Habría que ir a la Biblia, a aquellas
historias ejemplares del catecismo que nos contaban de niños, para tratar de
entender el poder de convicción, la paciencia, la voluntad de acero y el
heroísmo de que debió hacer gala Nelson Mandela todos aquellos años para ir
convenciendo, primero a sus propios compañeros de Robben Island, luego a sus
correligionarios del Congreso Nacional Africano y, por último, a los propios
gobernantes y a la minoría blanca, de que no era imposible que la razón
reemplazara al miedo y al prejuicio, que una transición sin violencia era algo
realizable y que ella sentaría las bases de una convivencia humana que
reemplazaría al sistema cruel y discriminatorio que por siglos había padecido
Sudáfrica. Yo creo que Nelson Mandela es todavía más digno de reconocimiento
por este trabajo lentísimo, hercúleo, interminable, que fue contagiando poco a
poco sus ideas y convicciones al conjunto de sus compatriotas, que por los
extraordinarios servicios que prestaría después, desde el Gobierno, a sus
conciudadanos y a la cultura democrática.
Como la gota persistente que horada la
piedra, fue abriendo puertas en esa ciudadela de desconfianza
Hay que recordar que quien se echó
sobre los hombros esta soberbia empresa era un prisionero político, que, hasta
el año 1973, en que se atenuaron las condiciones de carcelería en Robben
Island, vivía poco menos que confinado en una minúscula celda y con apenas unos
pocos minutos al día para cambiar palabras con los otros presos, casi privado
de toda comunicación con el mundo exterior. Y, sin embargo, su tenacidad y su
paciencia hicieron posible lo imposible. Mientras, desde la prisión ya menos
inflexible de los años setenta, estudiaba y se recibía de abogado, sus ideas
fueron rompiendo poco a poco las muy legítimas prevenciones que existían entre
los negros y mulatos sudafricanos y siendo aceptadas sus tesis de que la lucha
pacífica en pos de una negociación sería más eficaz y más pronta para alcanzar
la liberación.
Pero fue todavía mucho más difícil convencer
de todo aquello a la minoría que detentaba el poder y se creía con el derecho
divino a ejercerlo con exclusividad y para siempre. Estos eran los supuestos de
la filosofía del apartheid que había sido proclamada por su progenitor
intelectual, el sociólogo Hendrik Verwoerd, en la Universidad de Stellenbosch,
en 1948 y adoptada de modo casi unánime por los blancos en las elecciones de
ese mismo año. ¿Cómo convencerlos de que estaban equivocados, que debían
renunciar no sólo a semejantes ideas sino también al poder y resignarse a vivir
en una sociedad gobernada por la mayoría negra? El esfuerzo duró muchos años
pero, al final, como la gota persistente que horada la piedra, Mandela fue
abriendo puertas en esa ciudadela de desconfianza y temor, y el mundo entero
descubrió un día, estupefacto, que el líder del Congreso Nacional Africano
salía a ratos de su prisión para ir a tomar civilizadamente el té de las cinco
con quienes serían los dos últimos mandatarios del apartheid: Botha y De Klerk.
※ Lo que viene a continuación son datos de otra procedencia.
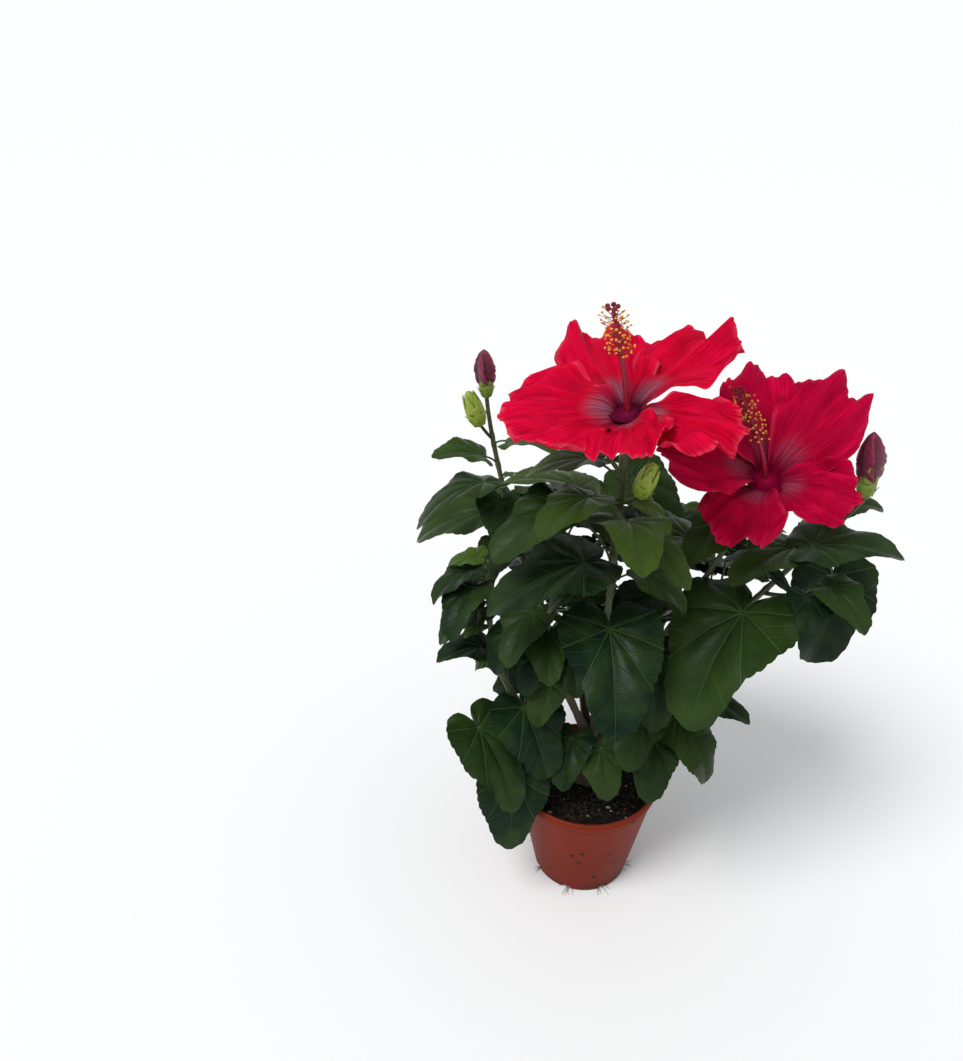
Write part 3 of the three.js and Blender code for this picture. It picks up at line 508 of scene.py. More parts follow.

Mandela se negó a permanecer en el
poder, como sus compatriotas le pedían.
Cuando Mandela subió al poder su
popularidad en Sudáfrica era indescriptible, y tan grande en la comunidad negra
como en la blanca. (Yo recuerdo haber visto, en enero de 1998, en la Universidad
de Stellenbosch, la cuna del apartheid, una pared llena de fotos de alumnos y
profesores recibiendo la visita de Mandela con entusiasmo delirante). Ese tipo
de devoción popular mitológica suele marear a sus beneficiarios y volverlos
—Hitler, Stalin, Mao, Fidel Castro— demagogos y tiranos. Pero a Mandela no lo
ensoberbeció; siguió siendo el hombre sencillo, austero y honesto de antaño y
ante la sorpresa de todo el mundo se negó a permanecer en el poder, como sus
compatriotas le pedían. Se retiró y fue a pasar sus últimos años en la aldea
indígena de donde era oriunda su familia.
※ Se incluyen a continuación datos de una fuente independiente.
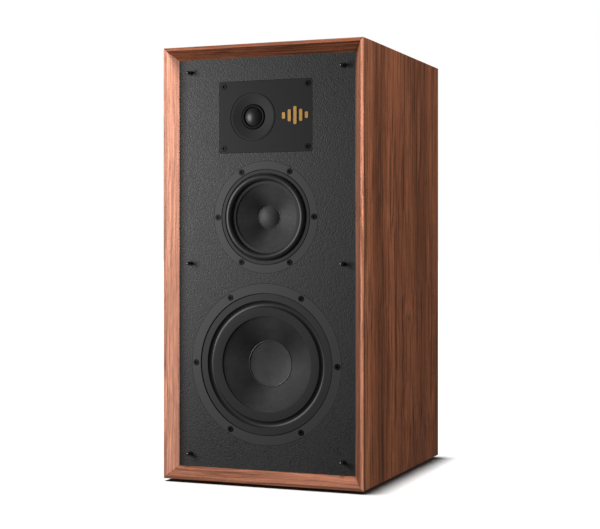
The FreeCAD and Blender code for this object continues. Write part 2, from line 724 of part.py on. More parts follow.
def cup_screw(x, z):
    seat_y = back_y + cup_flange_t - cup_head_h
    head = rod(cup_head_r, x, seat_y, back_y + cup_flange_t, z)
    slot_half = cup_screw_r / 3
    screw = head.fuse(rod(cup_screw_r, x, back_y - cup_screw_l, seat_y, z))
    slot_y = back_y + cup_flange_t - cup_head_h / 2
    for wide, tall in ((cup_screw_r, slot_half), (slot_half, cup_screw_r)):
        screw = screw.cut(box(x - wide, x + wide, slot_y, back_y + cup_flange_t, z - tall, z + tall))
    return screw


def post_places():
    return (-post_spacing / 2, post_spacing / 2)


def binding_post(x):
    return turned([
        (0, -cup_t - post_in_l), (post_r, -cup_t - post_in_l), (post_r, 0), (post_base_r, 0),
        (post_base_r, post_base_t), (post_r, post_base_t), (post_r, post_out_l), (post_bore_r, post_out_l),
        (post_bore_r, post_out_l - post_bore_l), (0, post_out_l - post_bore_l)], x, cup_floor_y, cup_height)


def post_nut(x):
    y1 = cup_floor_y - cup_t
    return hexagon(nut_flats, x, y1 - nut_t, y1, cup_height).cut(rod(post_r, x, y1 - nut_t, y1, cup_height))


def clamp_collar(x):
    return tube(
        post_r + thread_gap, collar_r, post_base_t, post_base_t + collar_t, x, cup_floor_y, cup_height)


def knob(x):
    """A fluted knob, bored through so that a plug can enter the post inside it."""
    y0 = post_base_t + collar_t
    body = tube(post_r + thread_gap, knob_r, y0, y0 + knob_l, x, cup_floor_y, cup_height)
    flutes = []
    for i in range(knob_flutes):
        turn = 2 * math.pi * i / knob_flutes
        flute_x = x + (knob_r + flute_r / 2) * math.cos(turn)
        flute_z = cup_height + (knob_r + flute_r / 2) * math.sin(turn)
        flutes.append(rod(flute_r, flute_x, cup_floor_y + y0 + collar_t, cup_floor_y + y0 + knob_l, flute_z))
    return body.cut(flutes)


# --- Crossover
def crossover_board():
    half = board_w / 2
    z0 = board_z - board_h / 2
    z1 = board_z + board_h / 2
    board = box(-half, half, board_y - board_t, board_y, z0, z1)
    for x in (-half + 2 * standoff_r, half - 2 * standoff_r):
        for z in (z0 + 2 * standoff_r, z1 - 2 * standoff_r):
            board = board.fuse(rod(standoff_r, x, board_y, back_y - back_t, z))
    return board.removeSplitter()


def inductors():
    """Three air-cored coils, standing on the board's front."""
    front = board_y - board_t
    return [
        tube(inner, outer, -length, 0, x, front, board_z + rise) for x, rise, outer, inner, length in coils]


def capacitors():
    """Four film capacitors lying along the board."""
    front = board_y - board_t
    parts = []
    for x, rise, radius, length in film_cans:
        start = V(x, front - radius, board_z + rise + foot_h)
        parts.append(Part.makeCylinder(radius, length, start, V(1, 0, 0)))
    return parts


def resistors():
    """Four cement resistors."""
    front = board_y - board_t
    return [
        box(x, x + block_l, front - block_t, front, board_z + rise, board_z + rise + block_h)
        for x, rise in cement_blocks]


# --- Internal wiring
def midrange_wire_x():
    return -(midrange["magnet_r"] + 3 * wire_bend / 2)


def cable(points):
    """A round cable along straight runs joined by tangent arcs. Points are (x, depth from the baffle, height)."""
    nodes = [V(x, baffle_y + d, z + foot_h) for x, d, z in points]
    edges = []
    here = nodes[0]
    for before, corner, after in zip(nodes, nodes[1:], nodes[2:]):
        u = (before - corner).normalize()
        w = (after - corner).normalize()
        half = u.getAngle(w) / 2
        start = corner + u * (wire_bend / math.tan(half))
        end = corner + w * (wire_bend / math.tan(half))
        towards = (u + w).normalize()
        middle = corner + towards * (wire_bend / math.sin(half) - wire_bend)
        edges.append(Part.LineSegment(here, start).toShape())
        edges.append(Part.Arc(start, middle, end).toShape())
        here = end
    edges.append(Part.LineSegment(here, nodes[-1]).toShape())
    section = Part.Wire(Part.Circle(nodes[0], nodes[1] - nodes[0], wire_r).toShape())
    return Part.Wire(edges).makePipeShell([section], True, False)


def tag_face(driver):
    """Distance of a connection tag's outer face from the driver's axis, and its depth."""
    t = driver["basket_t"]
    reach = radii(driver)["shelf_inner"] + t + driver["tag_l"]
    return reach, (depths(driver)["shelf"] + t + driver["plate_d"]) / 2


def wiring():
    board_d = board_y - board_t - baffle_y
    clear_d = board_d - 3 * wire_bend
    woofer_tag, woofer_tag_d = tag_face(woofer)
    midrange_tag, midrange_tag_d = tag_face(midrange)
    woofer_wire_x = woofer["magnet_r"] + 3 * wire_bend / 2
    post_end_d = cup_floor_y - cup_t - post_in_l - baffle_y
    loop_d = post_end_d - 3 * wire_bend / 2
    board_low = board_z - board_h / 2 + 2 * wire_r + glue
    board_high = board_z + board_h / 2 - 3 * wire_r
    cup_end_d = dome_plate_d + tweeter_plate_t + tweeter_cup_l
    wires = []
    for x in post_places():
        wires.append(cable([
            (x, post_end_d, cup_height), (x, loop_d, cup_height), (x, loop_d, board_low),
            (x, board_d, board_low)]))
    side_x = board_w / 2 - 2 * wire_bend / 3
    wires.append(cable([
        (side_x, board_d, board_low + wire_bend), (side_x, clear_d, board_low + wire_bend),
        (woofer_wire_x, clear_d - 3 * wire_bend, woofer_z), (woofer_wire_x, woofer_tag_d, woofer_z),
        (woofer_tag, woofer_tag_d, woofer_z)]))
    wires.append(cable([
        (-wire_bend, board_d, board_high), (-wire_bend, clear_d, board_high),
        (-(midrange_tag + 2 * wire_bend), clear_d - 5 * wire_bend, midrange_z),
        (midrange_wire_x(), chamber_l + 2 * baffle_t, midrange_z),
        (midrange_wire_x(), midrange_tag_d, midrange_z), (-midrange_tag, midrange_tag_d, midrange_z)]))
    wires.append(cable([
        (wire_bend, board_d, board_high), (wire_bend, clear_d, board_high),
        (dome_x / 2, clear_d - 4 * wire_bend, midrange_z + midrange["flange_r"]),
        (dome_x, cup_end_d + 4 * wire_bend, tweeter_z), (dome_x, cup_end_d, tweeter_z)]))
    return wires


# --- The nodes
def build():
    panels_y = front_y + lipping_d
    bevel = bevel_cutter()
    nodes = {
        "side_panel_left": mitred("left", panels_y, back_y),
        "side_panel_right": mitred("right", panels_y, back_y),
        "top_panel": mitred("top", panels_y, back_y),
        "bottom_panel": mitred("bottom", panels_y, back_y)}
    for side in ("left", "right", "top", "bottom"):
        nodes["front_lipping_" + side] = mitred(side, front_y, panels_y).cut(bevel)
    nodes["front_baffle"] = front_baffle()
    nodes["back_panel"] = back_panel()
    nodes["window_brace"] = window_brace()
    nodes["midrange_chamber"] = midrange_chamber()
    nodes["damping_wadding"] = side_lining()
    nodes["rubber_feet"] = rubber_feet()
    nodes["grille_pegs"] = [grille_peg(x, z) for x, z in peg_places()]
    nodes["driver_screws"] = [driver_screw(x, z) for x, z in screw_places()]
    nodes["emblem_bars"] = emblem_bars()
    nodes["port_tube_left"] = port_tube(-port_x)
    nodes["port_tube_right"] = port_tube(port_x)
    nodes.update(tweeter())
    nodes.update(cone_driver("midrange", midrange, midrange_z))
    nodes.update(cone_driver("woofer", woofer, woofer_z))
    nodes["crossover_board"] = crossover_board()
    nodes["crossover_inductors"] = inductors()
    nodes["crossover_capacitors"] = capacitors()
    nodes["crossover_resistors"] = resistors()
    nodes["wiring"] = wiring()
    nodes["terminal_cup"] = terminal_cup()
    nodes["terminal_screws"] = [cup_screw(x, z) for x, z in cup_screw_places()]
    nodes["binding_posts"] = [binding_post(x) for x in post_places()]
    nodes["post_nuts"] = [post_nut(x) for x in post_places()]
    for colour, x in zip(("red", "black"), post_places()):
        nodes["clamp_collar_" + colour] = clamp_collar(x)
        nodes["knob_" + colour] = knob(x)
    return nodes


os.makedirs("parts", exist_ok=True)
for node, shape in build().items():
    solids = shape if isinstance(shape, list) else shape.Solids
    shape = Part.makeCompound(solids) if len(solids) > 1 else solids[0]
    print(node, len(shape.Solids), round(shape.Volume / 1000, 2), "cm3", "valid" if shape.isValid() else "INVALID")
    shape.exportStep(os.path.join("parts", node + ".step"))
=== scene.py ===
# %% [markdown]
# # A three-way bookshelf speaker
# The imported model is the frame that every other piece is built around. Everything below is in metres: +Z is
# up, the front faces -Y, and the floor is at Z = 0.

# %% Load the frame
import json
import math

import bmesh
import bpy
from mathutils import Matrix, Vector
from mathutils.noise import turbulence
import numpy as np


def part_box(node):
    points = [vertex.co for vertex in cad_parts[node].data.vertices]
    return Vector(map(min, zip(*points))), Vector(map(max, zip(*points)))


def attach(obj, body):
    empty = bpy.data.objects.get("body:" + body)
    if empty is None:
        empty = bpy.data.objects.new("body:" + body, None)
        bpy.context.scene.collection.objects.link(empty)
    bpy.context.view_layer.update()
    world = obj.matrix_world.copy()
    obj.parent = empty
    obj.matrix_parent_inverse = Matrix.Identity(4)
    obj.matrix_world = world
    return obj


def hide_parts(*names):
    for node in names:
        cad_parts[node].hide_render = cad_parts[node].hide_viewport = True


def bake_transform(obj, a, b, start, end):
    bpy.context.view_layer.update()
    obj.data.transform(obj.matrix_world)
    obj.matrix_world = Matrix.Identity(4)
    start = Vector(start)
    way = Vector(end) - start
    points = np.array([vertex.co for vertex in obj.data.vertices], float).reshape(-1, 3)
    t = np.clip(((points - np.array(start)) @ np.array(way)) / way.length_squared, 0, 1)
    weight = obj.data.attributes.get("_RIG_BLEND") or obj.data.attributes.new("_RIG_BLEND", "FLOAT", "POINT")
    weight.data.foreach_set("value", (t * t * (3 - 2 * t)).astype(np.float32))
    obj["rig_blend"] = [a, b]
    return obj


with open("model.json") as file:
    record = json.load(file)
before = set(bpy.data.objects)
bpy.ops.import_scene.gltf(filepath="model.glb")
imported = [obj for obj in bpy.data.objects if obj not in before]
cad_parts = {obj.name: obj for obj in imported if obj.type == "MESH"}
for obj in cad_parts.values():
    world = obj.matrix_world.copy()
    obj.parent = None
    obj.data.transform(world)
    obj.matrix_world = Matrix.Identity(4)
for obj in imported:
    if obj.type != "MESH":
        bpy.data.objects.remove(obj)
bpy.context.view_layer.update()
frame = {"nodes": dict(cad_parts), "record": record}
nodes = frame["nodes"]

# %% [markdown]
# ## Camera
# The camera comes first, because every later choice of detail depends on how large a thing looks from
# there. It stands a couple of metres away, level, at a little over half the cabinet's height and to the
# right of its front. A level camera keeps the cabinet's upright edges upright, and a small vertical shift
# frames it instead of a tilt.

# %% Camera
MM = 0.001
front_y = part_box("front_lipping_top")[0].y
floor_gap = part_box("bottom_panel")[0].z
camera_turn = math.radians(21.7)
camera_right, camera_away, camera_height = 761.2 * MM, 1766.2 * MM, 327.6 * MM
camera_data = bpy.data.cameras.new("camera")
camera_data.sensor_width = 36
camera_data.lens = 83.6
camera_data.shift_y = -0.0285
camera = bpy.data.objects.new("camera", camera_data)
camera.location = (camera_right, front_y - camera_away, floor_gap + camera_height)
camera.rotation_euler = (math.pi / 2, 0, camera_turn)
bpy.context.scene.collection.objects.link(camera)
bpy.context.scene.camera = camera
print("camera at", [round(v, 3) for v in camera.location])

# %% [markdown]
# ## Studio
# The speaker stands on a pale floor that runs on into a pale room, so the only things that shape it are the
# lights. The floor is a single large square. It doesn't light the speaker or show in its gloss, so its size
# and tone can be chosen for the picture alone.

# %% Floor
def stage_floor(size, tone):
    mesh = bpy.data.meshes.new("studio_floor")
    shape = bmesh.new()
    bmesh.ops.create_grid(shape, x_segments=1, y_segments=1, size=size)
    shape.to_mesh(mesh)
    shape.free()
    floor = bpy.data.objects.new("studio_floor", mesh)
    bpy.context.scene.collection.objects.link(floor)
    paint = bpy.data.materials.new("studio_paint")
    paint.use_nodes = True
    shader = paint.node_tree.nodes["Principled BSDF"]
    shader.inputs["Base Color"].default_value = (tone, tone, tone, 1)
    shader.inputs["Roughness"].default_value = 0.9
    shader.inputs["Specular IOR Level"].default_value = 0.0
    mesh.materials.append(paint)
    floor.visible_diffuse = False
    floor.visible_glossy = False
    return floor


floor = stage_floor(size=30, tone=0.48)
print("floor:", floor.name)

# %% [markdown]
# ### Room
# The room gives only a faint even light, so the lamps keep their say, but what the camera sees of it is
# plain white. A Mix node chooses between the two by asking whether the ray comes from the camera. The
# Standard view transform shows the finishes' colours as they were chosen, where a filmic one would grey the
# blacks.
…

Mandela es el mejor ejemplo que
tenemos —uno de los muy escasos en nuestros días— de que la política no es sólo
ese quehacer sucio y mediocre que cree tanta gente, que sirve a los pillos para
enriquecerse y a los vagos para sobrevivir sin hacer nada, sino una actividad
que puede también mejorar la vida, reemplazar el fanatismo por la tolerancia,
el odio por la solidaridad, la injusticia por la justicia, el egoísmo por el
bien común, y que hay políticos, como el estadista sudafricano, que dejan su
país, el mundo, mucho mejor de como lo encontraron.